-- BEGIN --

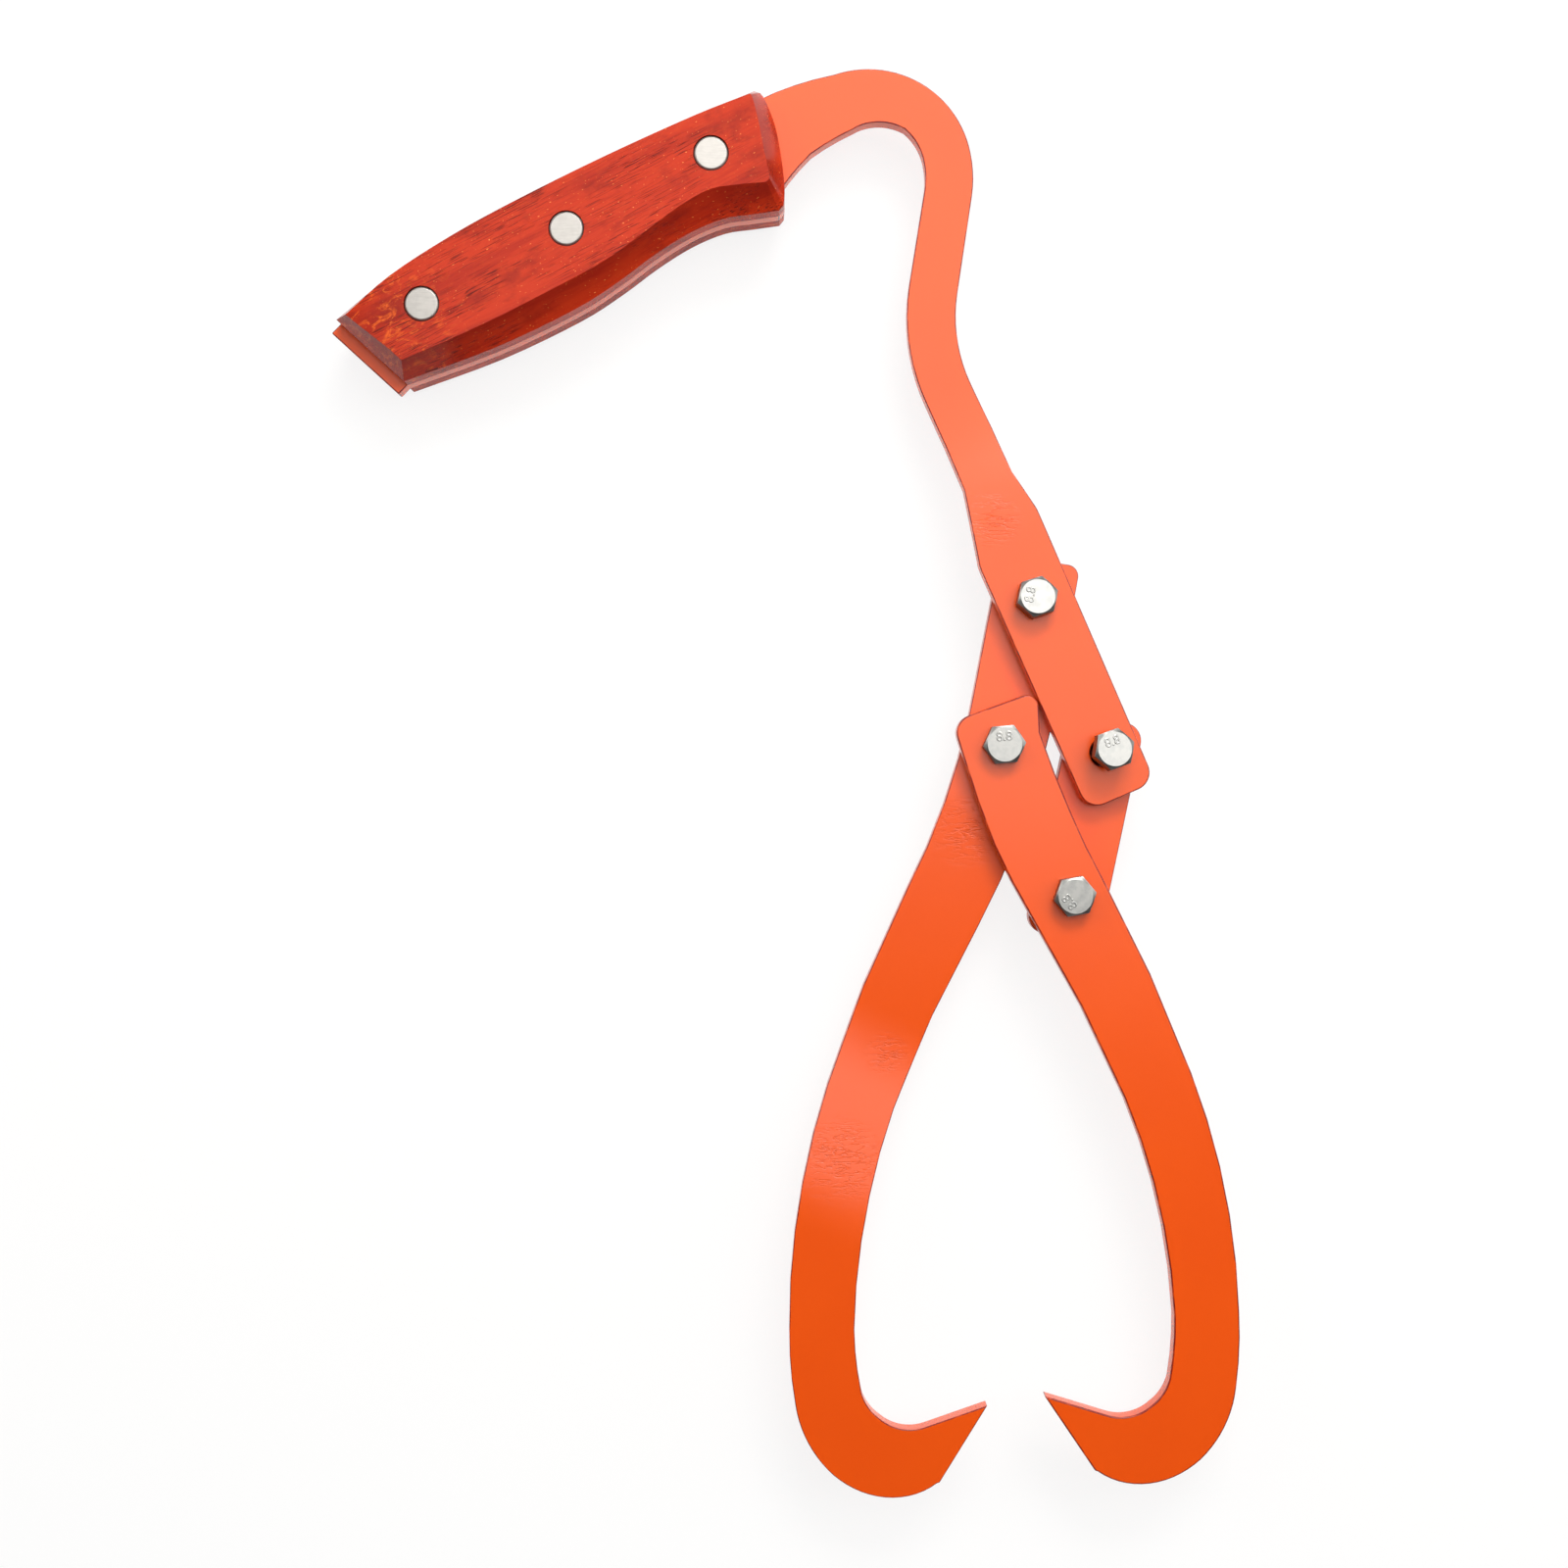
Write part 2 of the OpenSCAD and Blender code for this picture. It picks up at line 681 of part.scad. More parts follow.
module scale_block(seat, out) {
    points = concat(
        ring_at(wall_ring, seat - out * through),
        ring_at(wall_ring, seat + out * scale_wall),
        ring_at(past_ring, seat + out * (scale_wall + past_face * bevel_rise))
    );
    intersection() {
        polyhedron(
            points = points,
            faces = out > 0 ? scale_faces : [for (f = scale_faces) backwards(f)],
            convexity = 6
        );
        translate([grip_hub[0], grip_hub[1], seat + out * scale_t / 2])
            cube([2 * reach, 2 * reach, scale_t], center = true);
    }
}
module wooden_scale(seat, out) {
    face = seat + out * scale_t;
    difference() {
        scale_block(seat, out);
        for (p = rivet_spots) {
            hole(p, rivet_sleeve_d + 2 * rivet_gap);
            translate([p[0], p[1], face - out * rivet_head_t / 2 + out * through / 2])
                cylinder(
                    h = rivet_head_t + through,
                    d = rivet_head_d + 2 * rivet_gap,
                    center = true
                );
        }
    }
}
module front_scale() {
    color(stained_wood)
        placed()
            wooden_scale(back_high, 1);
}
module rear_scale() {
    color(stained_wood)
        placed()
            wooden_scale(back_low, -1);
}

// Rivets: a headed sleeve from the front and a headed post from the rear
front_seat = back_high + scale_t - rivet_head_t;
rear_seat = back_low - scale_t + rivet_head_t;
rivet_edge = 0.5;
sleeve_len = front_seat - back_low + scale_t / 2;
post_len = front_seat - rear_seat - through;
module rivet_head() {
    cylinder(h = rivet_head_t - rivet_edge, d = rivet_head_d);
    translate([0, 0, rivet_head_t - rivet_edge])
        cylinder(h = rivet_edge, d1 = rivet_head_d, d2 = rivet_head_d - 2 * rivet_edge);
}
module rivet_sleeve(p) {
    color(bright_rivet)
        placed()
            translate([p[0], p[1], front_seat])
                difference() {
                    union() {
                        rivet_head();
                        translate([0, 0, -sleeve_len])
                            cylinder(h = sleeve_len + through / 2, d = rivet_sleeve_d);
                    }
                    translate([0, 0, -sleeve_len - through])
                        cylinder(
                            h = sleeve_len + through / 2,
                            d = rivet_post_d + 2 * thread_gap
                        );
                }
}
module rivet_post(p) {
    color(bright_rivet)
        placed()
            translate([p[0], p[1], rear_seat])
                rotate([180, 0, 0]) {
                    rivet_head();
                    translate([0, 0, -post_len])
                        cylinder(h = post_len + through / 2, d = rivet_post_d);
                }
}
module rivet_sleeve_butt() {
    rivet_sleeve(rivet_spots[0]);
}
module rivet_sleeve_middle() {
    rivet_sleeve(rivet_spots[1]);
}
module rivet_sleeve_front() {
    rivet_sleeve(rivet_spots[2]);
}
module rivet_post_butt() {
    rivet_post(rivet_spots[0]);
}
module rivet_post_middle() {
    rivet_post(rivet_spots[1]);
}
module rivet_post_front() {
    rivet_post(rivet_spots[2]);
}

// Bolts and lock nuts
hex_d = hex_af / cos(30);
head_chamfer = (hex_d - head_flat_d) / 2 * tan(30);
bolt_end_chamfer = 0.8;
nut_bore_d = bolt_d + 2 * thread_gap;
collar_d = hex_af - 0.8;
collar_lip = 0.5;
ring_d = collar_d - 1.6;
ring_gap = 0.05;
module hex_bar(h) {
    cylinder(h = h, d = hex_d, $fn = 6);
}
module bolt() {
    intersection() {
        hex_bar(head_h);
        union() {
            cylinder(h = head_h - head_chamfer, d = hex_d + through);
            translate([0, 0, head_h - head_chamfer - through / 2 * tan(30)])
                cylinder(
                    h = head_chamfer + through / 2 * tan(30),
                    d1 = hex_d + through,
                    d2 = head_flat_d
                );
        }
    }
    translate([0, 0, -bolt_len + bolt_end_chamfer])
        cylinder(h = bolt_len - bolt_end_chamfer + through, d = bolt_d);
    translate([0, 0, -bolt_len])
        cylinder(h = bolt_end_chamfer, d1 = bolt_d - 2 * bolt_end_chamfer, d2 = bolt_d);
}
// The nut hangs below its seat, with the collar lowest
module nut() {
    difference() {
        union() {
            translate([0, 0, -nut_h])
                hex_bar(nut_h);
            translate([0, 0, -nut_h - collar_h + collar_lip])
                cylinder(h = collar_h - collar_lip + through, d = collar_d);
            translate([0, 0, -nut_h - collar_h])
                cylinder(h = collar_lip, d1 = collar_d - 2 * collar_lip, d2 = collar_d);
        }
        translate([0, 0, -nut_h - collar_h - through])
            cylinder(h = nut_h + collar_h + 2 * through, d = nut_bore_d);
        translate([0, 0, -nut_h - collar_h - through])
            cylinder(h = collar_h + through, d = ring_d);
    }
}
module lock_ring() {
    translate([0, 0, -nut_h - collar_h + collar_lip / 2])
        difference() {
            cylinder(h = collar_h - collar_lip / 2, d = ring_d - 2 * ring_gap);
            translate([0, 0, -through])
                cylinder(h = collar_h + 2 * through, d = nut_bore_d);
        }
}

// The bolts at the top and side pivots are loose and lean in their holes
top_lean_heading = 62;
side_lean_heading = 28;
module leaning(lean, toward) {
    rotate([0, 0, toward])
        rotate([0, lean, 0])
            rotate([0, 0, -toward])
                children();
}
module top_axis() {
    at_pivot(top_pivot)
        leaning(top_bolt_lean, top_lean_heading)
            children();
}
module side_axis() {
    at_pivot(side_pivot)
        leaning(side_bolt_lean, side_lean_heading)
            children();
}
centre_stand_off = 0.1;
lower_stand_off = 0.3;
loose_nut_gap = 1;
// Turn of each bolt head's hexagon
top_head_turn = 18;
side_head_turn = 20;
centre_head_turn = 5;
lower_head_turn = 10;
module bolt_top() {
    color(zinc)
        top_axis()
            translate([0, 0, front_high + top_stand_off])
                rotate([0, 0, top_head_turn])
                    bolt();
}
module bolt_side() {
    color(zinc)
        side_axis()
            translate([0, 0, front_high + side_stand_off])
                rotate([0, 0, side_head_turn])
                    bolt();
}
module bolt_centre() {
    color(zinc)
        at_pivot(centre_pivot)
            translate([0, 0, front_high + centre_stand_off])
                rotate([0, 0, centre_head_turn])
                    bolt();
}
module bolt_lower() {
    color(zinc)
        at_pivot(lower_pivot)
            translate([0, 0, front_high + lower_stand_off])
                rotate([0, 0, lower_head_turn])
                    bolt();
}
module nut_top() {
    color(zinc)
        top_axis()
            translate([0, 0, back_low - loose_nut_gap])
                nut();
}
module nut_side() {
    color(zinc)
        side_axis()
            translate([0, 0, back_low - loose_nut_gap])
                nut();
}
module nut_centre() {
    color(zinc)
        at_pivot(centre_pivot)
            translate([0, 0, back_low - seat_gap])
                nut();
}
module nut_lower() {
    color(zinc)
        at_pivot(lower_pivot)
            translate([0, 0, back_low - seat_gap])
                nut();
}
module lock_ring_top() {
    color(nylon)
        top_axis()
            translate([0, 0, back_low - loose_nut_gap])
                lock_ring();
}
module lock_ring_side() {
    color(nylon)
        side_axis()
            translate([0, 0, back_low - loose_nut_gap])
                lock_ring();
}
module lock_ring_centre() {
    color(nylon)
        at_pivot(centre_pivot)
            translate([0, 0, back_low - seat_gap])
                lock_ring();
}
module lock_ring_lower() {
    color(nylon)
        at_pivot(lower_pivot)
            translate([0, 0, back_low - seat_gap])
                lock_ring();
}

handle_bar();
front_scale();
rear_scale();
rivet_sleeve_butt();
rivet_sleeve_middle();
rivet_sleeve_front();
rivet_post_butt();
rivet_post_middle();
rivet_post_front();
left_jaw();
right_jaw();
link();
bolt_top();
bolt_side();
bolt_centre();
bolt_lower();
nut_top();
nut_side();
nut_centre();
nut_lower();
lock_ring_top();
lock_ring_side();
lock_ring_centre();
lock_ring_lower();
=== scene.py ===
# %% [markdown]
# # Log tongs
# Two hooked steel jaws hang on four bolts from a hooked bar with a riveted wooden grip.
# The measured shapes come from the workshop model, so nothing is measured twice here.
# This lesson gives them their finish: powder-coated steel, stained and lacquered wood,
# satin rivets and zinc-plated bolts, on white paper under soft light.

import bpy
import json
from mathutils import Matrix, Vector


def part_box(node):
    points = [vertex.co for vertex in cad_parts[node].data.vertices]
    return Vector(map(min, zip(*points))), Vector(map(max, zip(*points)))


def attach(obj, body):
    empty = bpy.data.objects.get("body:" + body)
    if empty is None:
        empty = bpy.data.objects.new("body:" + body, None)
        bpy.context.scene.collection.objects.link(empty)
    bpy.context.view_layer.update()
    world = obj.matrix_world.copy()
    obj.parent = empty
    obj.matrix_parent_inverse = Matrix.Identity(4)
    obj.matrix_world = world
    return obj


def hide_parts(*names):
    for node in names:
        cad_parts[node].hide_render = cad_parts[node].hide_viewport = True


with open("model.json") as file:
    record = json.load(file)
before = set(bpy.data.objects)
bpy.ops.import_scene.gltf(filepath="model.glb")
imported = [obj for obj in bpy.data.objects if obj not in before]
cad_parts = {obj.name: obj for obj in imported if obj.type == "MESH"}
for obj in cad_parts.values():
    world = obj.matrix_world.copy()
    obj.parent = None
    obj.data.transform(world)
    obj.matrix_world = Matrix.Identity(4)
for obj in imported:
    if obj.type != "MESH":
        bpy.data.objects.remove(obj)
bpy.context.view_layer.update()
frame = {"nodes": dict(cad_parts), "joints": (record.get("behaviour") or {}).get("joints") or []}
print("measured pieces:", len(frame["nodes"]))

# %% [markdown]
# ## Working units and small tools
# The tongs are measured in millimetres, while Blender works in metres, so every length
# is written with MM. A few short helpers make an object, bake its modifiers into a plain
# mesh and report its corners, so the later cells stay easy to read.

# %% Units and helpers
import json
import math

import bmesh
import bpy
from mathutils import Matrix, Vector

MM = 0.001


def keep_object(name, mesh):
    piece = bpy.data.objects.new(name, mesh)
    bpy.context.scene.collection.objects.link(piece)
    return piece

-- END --
-- BEGIN --

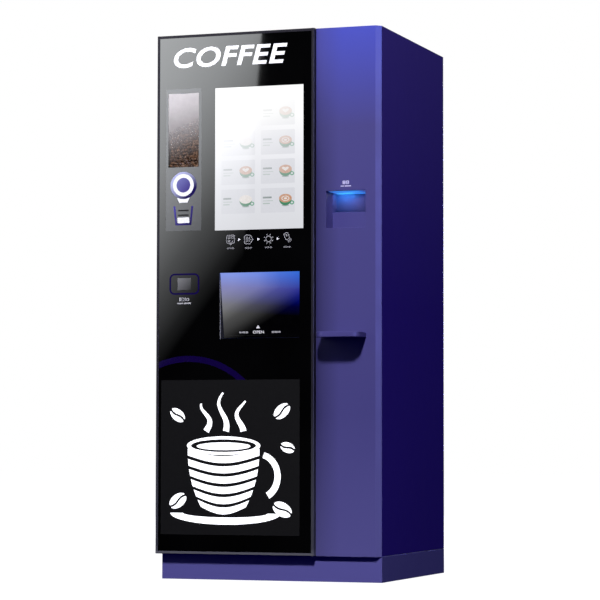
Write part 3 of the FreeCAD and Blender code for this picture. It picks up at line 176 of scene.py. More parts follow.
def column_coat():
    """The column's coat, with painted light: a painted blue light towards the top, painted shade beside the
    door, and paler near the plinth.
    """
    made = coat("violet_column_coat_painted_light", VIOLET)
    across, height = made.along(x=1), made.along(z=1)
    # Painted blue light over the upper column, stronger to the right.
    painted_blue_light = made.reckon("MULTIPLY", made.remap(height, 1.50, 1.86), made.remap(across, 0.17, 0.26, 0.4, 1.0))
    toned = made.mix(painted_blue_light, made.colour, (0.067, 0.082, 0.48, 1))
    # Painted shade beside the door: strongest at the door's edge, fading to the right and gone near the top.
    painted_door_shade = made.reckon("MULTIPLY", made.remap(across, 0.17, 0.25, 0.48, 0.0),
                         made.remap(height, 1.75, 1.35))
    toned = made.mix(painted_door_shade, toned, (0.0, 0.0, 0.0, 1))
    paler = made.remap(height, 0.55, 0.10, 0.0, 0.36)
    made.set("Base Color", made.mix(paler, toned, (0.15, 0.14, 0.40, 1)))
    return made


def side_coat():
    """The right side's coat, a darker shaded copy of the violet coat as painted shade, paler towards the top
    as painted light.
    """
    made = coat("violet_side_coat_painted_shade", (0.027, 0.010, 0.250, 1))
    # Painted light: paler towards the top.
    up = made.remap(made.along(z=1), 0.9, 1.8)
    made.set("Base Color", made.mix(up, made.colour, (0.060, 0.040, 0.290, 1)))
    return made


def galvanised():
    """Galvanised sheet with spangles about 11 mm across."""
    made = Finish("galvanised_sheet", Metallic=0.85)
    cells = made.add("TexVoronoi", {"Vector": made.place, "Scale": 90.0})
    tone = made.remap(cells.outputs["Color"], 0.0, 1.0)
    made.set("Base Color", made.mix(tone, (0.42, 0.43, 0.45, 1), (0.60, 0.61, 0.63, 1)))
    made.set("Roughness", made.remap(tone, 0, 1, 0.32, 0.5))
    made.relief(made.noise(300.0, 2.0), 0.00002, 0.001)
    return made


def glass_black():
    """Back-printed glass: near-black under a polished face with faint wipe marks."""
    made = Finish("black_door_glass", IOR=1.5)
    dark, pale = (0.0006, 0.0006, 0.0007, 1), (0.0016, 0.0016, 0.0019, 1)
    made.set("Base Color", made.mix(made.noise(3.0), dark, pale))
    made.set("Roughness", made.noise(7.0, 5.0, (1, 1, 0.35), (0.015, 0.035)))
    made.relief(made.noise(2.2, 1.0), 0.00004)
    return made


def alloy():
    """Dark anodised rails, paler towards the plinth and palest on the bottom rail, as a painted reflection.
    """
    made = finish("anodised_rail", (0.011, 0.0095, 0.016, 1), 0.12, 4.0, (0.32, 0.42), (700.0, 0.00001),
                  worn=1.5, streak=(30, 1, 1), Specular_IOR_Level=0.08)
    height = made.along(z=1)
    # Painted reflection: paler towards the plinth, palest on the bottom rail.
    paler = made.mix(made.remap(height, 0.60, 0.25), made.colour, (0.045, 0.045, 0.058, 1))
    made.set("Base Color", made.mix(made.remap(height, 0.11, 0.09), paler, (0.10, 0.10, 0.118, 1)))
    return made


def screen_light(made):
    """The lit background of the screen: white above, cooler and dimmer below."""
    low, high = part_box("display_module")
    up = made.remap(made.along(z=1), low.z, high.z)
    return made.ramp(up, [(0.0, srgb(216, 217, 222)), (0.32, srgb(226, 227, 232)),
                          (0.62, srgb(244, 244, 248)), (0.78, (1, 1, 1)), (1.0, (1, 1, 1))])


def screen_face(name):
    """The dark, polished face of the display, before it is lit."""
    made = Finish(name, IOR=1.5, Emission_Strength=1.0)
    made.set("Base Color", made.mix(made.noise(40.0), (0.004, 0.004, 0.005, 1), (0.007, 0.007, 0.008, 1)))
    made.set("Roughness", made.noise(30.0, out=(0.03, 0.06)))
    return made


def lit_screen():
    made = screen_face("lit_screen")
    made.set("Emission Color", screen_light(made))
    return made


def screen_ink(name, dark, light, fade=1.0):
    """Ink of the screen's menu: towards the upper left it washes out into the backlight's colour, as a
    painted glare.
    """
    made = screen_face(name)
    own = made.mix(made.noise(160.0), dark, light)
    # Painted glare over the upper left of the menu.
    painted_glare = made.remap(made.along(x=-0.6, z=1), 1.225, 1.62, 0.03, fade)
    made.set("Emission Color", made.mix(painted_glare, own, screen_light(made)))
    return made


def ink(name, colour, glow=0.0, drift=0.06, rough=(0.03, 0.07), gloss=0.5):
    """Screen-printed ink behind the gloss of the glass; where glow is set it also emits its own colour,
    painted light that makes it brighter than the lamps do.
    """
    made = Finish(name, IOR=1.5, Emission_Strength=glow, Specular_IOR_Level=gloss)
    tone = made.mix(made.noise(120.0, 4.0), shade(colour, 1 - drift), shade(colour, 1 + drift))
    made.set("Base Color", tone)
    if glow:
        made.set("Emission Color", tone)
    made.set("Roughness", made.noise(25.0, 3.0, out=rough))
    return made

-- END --

- Aim of the exercise -
Gather all lines from the records above in which "collection" appears.

- Result -
        bpy.context.scene.collection.objects.link(empty)
    bpy.context.scene.collection.objects.link(piece)